BBM yang memenuhi standar Euro 4 yakni bensin dengan RON di atas 91 dan kadar sulfur maksimal 50 ppm. Sedangkan untuk produk diesel, minimal Cetane Number (CN) 51 dan kadar sulfur maksimal 50 ppm.

Dalam produk Pertamina, BBM yang berada di bawah RON 91 ada Pertalite dengan RON 90, Premium RON 88, dan Solar yang memiliki Cetane Number (CN) 48. Jika berpatokan pada aturan tersebut, maka Premium, Pertalite, dan Solar tak sesuai standar karena masih di bawah Euro 4.

Usulan BBM Premium dihapus sebenarnya bukan isu baru. Komite Penghapusan Bensin Bertimbel (KPBB) mengusulkan agar BBM berkadar oktan (RON) 88 alias Premium dan Solar 48 dihapus karena tidak sesuai dengan teknologi otomotif saat ini.

“Masa kita menggunakan BBM yang kualitasnya zaman 50 tahun yang lalu? Mending dihapus sekalian karena kalau digunakan, kendaraan kita akan cepat rusak,” ungkap Direktur Eksekutif KPBB Ahmad Safrudin di Gedung Sarinah, Jakarta, 2018 lalu.

Lebih dari tiga tahun lalu, tepatnya pada 23 Desember 2014, Tim Reformasi Tata Kelola Migas yang diketuai Faisal Basri pernah merekomendasikan agar impor BBM jenis RON 88 atau Premium dihentikan.

“Sesuai rekomendasi Tim, intinya premium RON 88 itu dihapus, hilang, tidak lagi dijual di SPBU. Buat apa? Di market hanya ada RON 92 ke atas,” tegas Faisal.

Alasannya, sudah hampir tak ada lagi negara di dunia ini yang memproduksi bensin RON 88. Selama ini, Pertamina mengimpor bensin RON 92 untuk diturunkan kualitasnya menjadi RON 88. Caranya dengan mencampur BBM RON 92 dengan naphta sehingga menjadi RON 88. Hal ini membuat harga keekonomian Premium jadi tinggi.

Sebelum 2015, Premium termasuk BBM bersubsidi. Tingginya harga keekonomian Premium membuat anggaran subsidi menjadi besar. Karena itu, Tim Reformasi Migas pada waktu itu merekomendasikan agar BBM bersubsidi diubah menjadi RON 92 alias Pertamax.

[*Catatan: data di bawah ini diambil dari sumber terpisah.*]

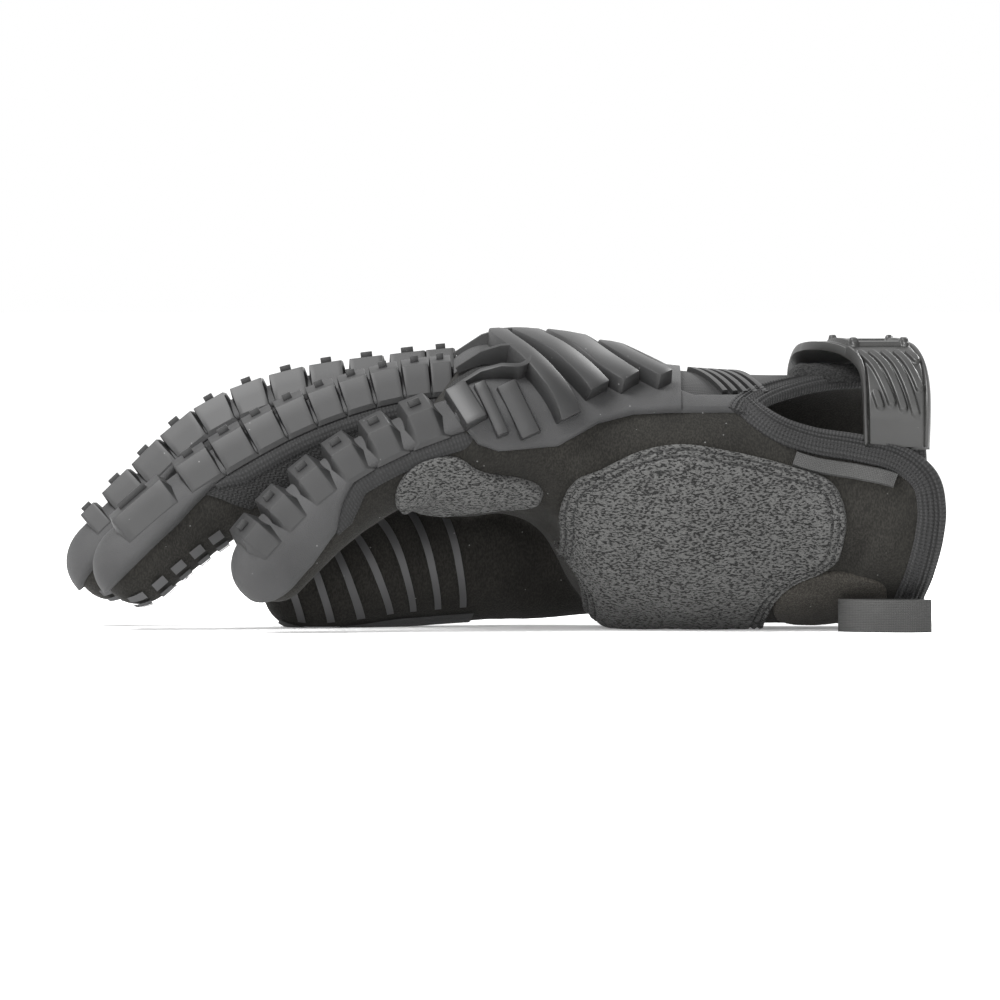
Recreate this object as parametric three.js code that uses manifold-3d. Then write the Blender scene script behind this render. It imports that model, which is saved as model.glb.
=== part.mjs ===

Namun, pemerintah belum bisa menghapus Premium karena kilang-kilang Pertamina belum siap untuk mengganti Premium dengan Pertamax. Premium baru bisa dihapus setelah Pertamina menyelesaikan 4 proyek modifikasi kilang (Refinery Development Master Plan/RDMP) dan pembangunan 2 kilang baru (Grass Root Refinery/GRR).

Agar Premium tak terus membebani APBN, pemerintah memutuskan tak lagi memberi subsidi sejak 2015. Tapi meski tak disubsidi, harga Premium masih diatur pemerintah dan ditetapkan tak boleh naik sampai 2019. Beban subsidi yang dulu ditanggung pemerintah, sekarang beralih ke Pertamina.